OSU study: Birds warned of food shortages by nearby birds change physiology, behavior to prepare
CORVALLIS, Ore. (KTVZ) – Songbirds learning from nearby birds that food supplies might be growing short respond by changing their physiology, as well as their behavior, research by the Oregon State University College of Science shows.
After receiving social information from food-restricted neighbors for three days, the red crossbills in the study raised their pace of consumption, increased their gut mass and maintained the size of the muscle responsible for flight when their own eating opportunities were subsequently limited to two short feeding periods per day.
Findings of the study by OSU’s Jamie Cornelius, published in the journal Proceedings of the Royal Society B, suggest that birds can use social information about food shortages to effect an adaptive advantage for survival.
“This is an entirely new form of physiological plasticity in birds and builds on prior work showing that social cues during stress can actually change how the brain processes stressors,” said Cornelius, assistant professor of integrative biology.
Cornelius, an ecophysiologist, looks at the mechanisms that wild animals, particularly songbirds, use as they cope with unpredictable and extreme events in their environment, including fluctuations in food availability. Her research combines natural history, endocrinology and biotelemetry to probe for a better understanding of what limits an animal’s fitness under difficult conditions.
“Animals have all kinds of strategies for dealing with challenging environments, ranging from seasonal avoidance strategies like hibernation or migration to behaviors like caching or altered foraging activity,” she said. “Physiological adjustments in metabolic rate, digestive capacity and energy reserves can sometimes accompany behavioral changes, but those things can take time to execute. That means unpredictable environmental conditions are particularly challenging for many animals.”
Cornelius showed in earlier research that a red crossbill with a food-restricted neighbor will secrete higher than usual levels of the stress hormone corticosterone during its own food-stress periods and also undergo brain activity changes that prepare the bird to respond more strongly to the challenge.
The red crossbill, known scientifically as Loxia curvirostra, is a nomadic species that migrates based on food availability and incorporates other birds’ calls or behavior into its decision-making on how to respond to food deprivation.

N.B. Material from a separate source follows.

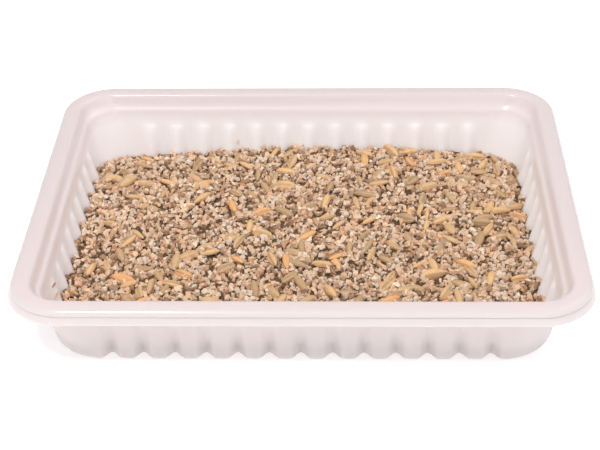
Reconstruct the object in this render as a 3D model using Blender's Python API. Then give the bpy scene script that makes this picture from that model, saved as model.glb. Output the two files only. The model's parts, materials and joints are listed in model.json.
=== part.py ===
"""Wheatgrass growing tray with its sown seed bed.

Metres, +Z up. X runs along the tray, Y across it, and the origin is the middle of the tray's underside.
The tray is one thin formed sheet. The seed bed is one solid that fills the tray's lower part: vermiculite
as a rubble relief, with the sown grains fused into its top.
"""

import math
import random

import bmesh
import bpy
from mathutils import Matrix, Vector
from mathutils.geometry import delaunay_2d_cdt

# Tray, overall
RIM_LENGTH = 0.227
RIM_WIDTH = 0.178
SHEET = 0.0008

# Flutes: outward lobes between narrow valleys, at one pitch all round, and a wide lobe on each corner
FLUTE_PITCH = 0.01243
LOBES = (12, 8)
VALLEY_DEPTH = 0.0040
# One lobe's upright lines, as (share of the pitch from its valley, share of the valley's depth)
LOBE_LINES = ((0.0, 1.0), (0.17, 0.42), (0.38, 0.03), (0.62, 0.03), (0.83, 0.42))
# Upright lines on half of a corner lobe, the same way but by share of the whole path round the corner
HALF_CORNER_LINES = ((0.055, 0.42), (0.125, 0.03), (0.2, 0.0), (0.275, 0.0), (0.35, 0.0), (0.425, 0.0))

# The sheet's outer side from the base up: height, inset from the rim's edge, corner radius, share of the
# valley's depth. The plain levels have no valleys, and their outlines keep fewer lines.
FLUTED_LEVELS = (
    (0.0, 0.0162, 0.0200, 1.0),
    (0.0009, 0.0143, 0.0212, 1.0),
    (0.0028, 0.0135, 0.0215, 0.97),
    (0.0110, 0.0129, 0.0190, 0.66),
    (0.0185, 0.0124, 0.0165, 0.33),
)
PLAIN_LEVELS = (
    (0.0205, 0.0122, 0.0158),
    (0.0266, 0.0115, 0.0148),
    (0.0282, 0.0098, 0.0145),
    (0.0325, 0.0084, 0.0142),
    (0.0332, 0.0077, 0.0144),
    (0.0332, 0.0032, 0.0200),
    (0.0325, 0.0019, 0.0213),
    (0.0280, 0.0006, 0.0226),
)

# Seed bed: clear of the tray's floor by GAP, and of its walls by SIDE_GAP where they run straight, which is
# less on the flutes' flanks
GAP = 0.0003
SIDE_GAP = 0.0009
BED_HALF = (0.099, 0.0745)
BED_FRONT = 0.0085
BED_BACK = 0.0094
BED_CROWN = 0.0015
BED_CORNER_DROP = 0.0058
BED_RIGHT_CORNER_DROP = 0.0040
BED_RIGHT_DROP = 0.0030
CHIP_SPACING = 0.0041
CHIP_JITTER = 0.3
CHIP_RELIEF = 0.0017
GRAINS = 100
GRAIN_LENGTH = (0.0095, 0.0125)
GRAIN_WIDTH = (0.0034, 0.0042)
GRAIN_SIDES = 5
GRAIN_LIFT = 0.0012
SEED = 7

MILKY_PLASTIC = (0.87, 0.82, 0.82, 1.0)
VERMICULITE = (0.56, 0.43, 0.31, 1.0)


def clear_scene():
    for obj in list(bpy.data.objects):
        bpy.data.objects.remove(obj, do_unlink=True)


def material(name, colour, roughness):
    made = bpy.data.materials.new(name)
    made.use_nodes = True
    shader = made.node_tree.nodes["Principled BSDF"]
    shader.inputs["Base Color"].default_value = colour
    shader.inputs["Roughness"].default_value = roughness
    shader.inputs["Metallic"].default_value = 0.0
    made.diffuse_color = colour
    return made


def mesh_object(name, bm, surface):
    mesh = bpy.data.meshes.new(name)
    bm.to_mesh(mesh)
    bm.free()
    mesh.materials.append(surface)
    obj = bpy.data.objects.new(name, mesh)
    bpy.context.scene.collection.objects.link(obj)
    return obj


def wall_lines():
    """The walls' upright lines, anticlockwise from above, from the front's left valley on.

    Each is (side, distance along the side, None, flute, plain) or (side, None, share of the corner's path
    after that side, flute, plain). plain says that the levels without valleys keep the line too.
    """
    after = [(1 - share, flute) for share, flute in HALF_CORNER_LINES[::-1]]
    corner = [*HALF_CORNER_LINES, (0.5, 0.0), *after]
    lines = []
    for side in range(4):
        lobes = LOBES[side % 2]
        first = -lobes / 2 * FLUTE_PITCH
        for lobe in range(lobes):
            for share, flute in LOBE_LINES:
                plain = share == 0.0 and lobe % 2 == 0
                lines.append((side, first + (lobe + share) * FLUTE_PITCH, None, flute, plain))
        lines.append((side, -first, None, 1.0, True))
        lines += [(side, None, share, flute, True) for share, flute in corner]
    return lines


def outline_point(line, inset, radius, valley=0.0):
    """Where an upright line meets the outline with this inset and corner radius, valley metres deep."""
    side, along, share, flute, _ = line
    half = (RIM_LENGTH / 2 - inset, RIM_WIDTH / 2 - inset)
    forward, out = half[side % 2], half[1 - side % 2]
    if along is not None:
        x, y, turn = along, -out, 0.0
    else:
        before = forward - radius - LOBES[side % 2] / 2 * FLUTE_PITCH
        after = out - radius - LOBES[1 - side % 2] / 2 * FLUTE_PITCH
        arc = radius * math.pi / 2
        s = share * (before + arc + after)
        turn = min(max((s - before) / radius, 0.0), math.pi / 2)
        x = forward - radius + radius * math.sin(turn) + min(s - before, 0.0)
        y = -(out - radius + radius * math.cos(turn)) + max(s - before - arc, 0.0)
    x -= math.sin(turn) * valley * flute
    y += math.cos(turn) * valley * flute
    return Matrix.Rotation(side * math.pi / 2, 2) @ Vector((x, y))


def band(bm, lower, upper):
    for i, low in enumerate(lower):
        j = (i + 1) % len(lower)
        bm.faces.new((low, lower[j], upper[j], upper[i]))


def make_tray(surface):
    """The formed sheet as its outer side, then given its thickness inwards."""
    bm = bmesh.new()
    lines = wall_lines()
    kept = [i for i, line in enumerate(lines) if line[4]]
    fluted = []
    for height, inset, radius, share in FLUTED_LEVELS:
        points = [outline_point(line, inset, radius, VALLEY_DEPTH * share) for line in lines]
        fluted.append([bm.verts.new((*p, height)) for p in points])
    plain = []
    for height, inset, radius in PLAIN_LEVELS:
        points = [outline_point(lines[i], inset, radius) for i in kept]
        plain.append([bm.verts.new((*p, height)) for p in points])
    bm.faces.new(fluted[0][::-1])
    for lower, upper in zip(fluted, fluted[1:]):
        band(bm, lower, upper)
    for j, start in enumerate(kept):
        k = (j + 1) % len(kept)
        end = kept[k] if k else len(lines)
        below = [fluted[-1][i % len(lines)] for i in range(start, end + 1)]
        bm.faces.new((*below, plain[0][k], plain[0][j]))
    for lower, upper in zip(plain, plain[1:]):
        band(bm, lower, upper)
    tray = mesh_object("tray", bm, surface)
    wall = tray.modifiers.new("sheet", "SOLIDIFY")
    wall.thickness = SHEET
    wall.offset = -1.0
    wall.use_even_offset = True
    tray.data.shade_smooth()
    tray.data.set_sharp_from_angle(angle=math.radians(35))
    return tray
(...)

Found throughout Europe and North America, the crossbill is a member of the finch family. It is known, as its name suggests, for upper and lower beak tips that cross, a feature that helps it pull seeds from conifer cones and other fruits.
“Crossbills are an interesting study system because of their dependence on conifer seeds,” Cornelius said. “Conifer seed crops are somewhat unpredictable both in where seed crops develop each year and in how long a seed crop might support birds. We use crossbills as a study system to try to understand what strategies birds might have available when food suddenly declines because crossbills may have to cope with this more often than other species.”
In this research, which involved crossbills in captivity, some of the birds received three days of social information from food-deprived birds prior to their own food limitations; other birds received three days of social information from food-deprived birds at the same time as their own food deprivation.
Cornelius refers to the former collection of birds as the social predictive focal group and the latter as the social parallel focal group.
“The birds did better at maintaining body mass during food restriction if the social information was predictive of the decline in food resources,” she said. “Social information is important to animals in many different contexts, and this study demonstrates a novel benefit: Advance warning about declining food can lead to better outcomes during times of scarcity.”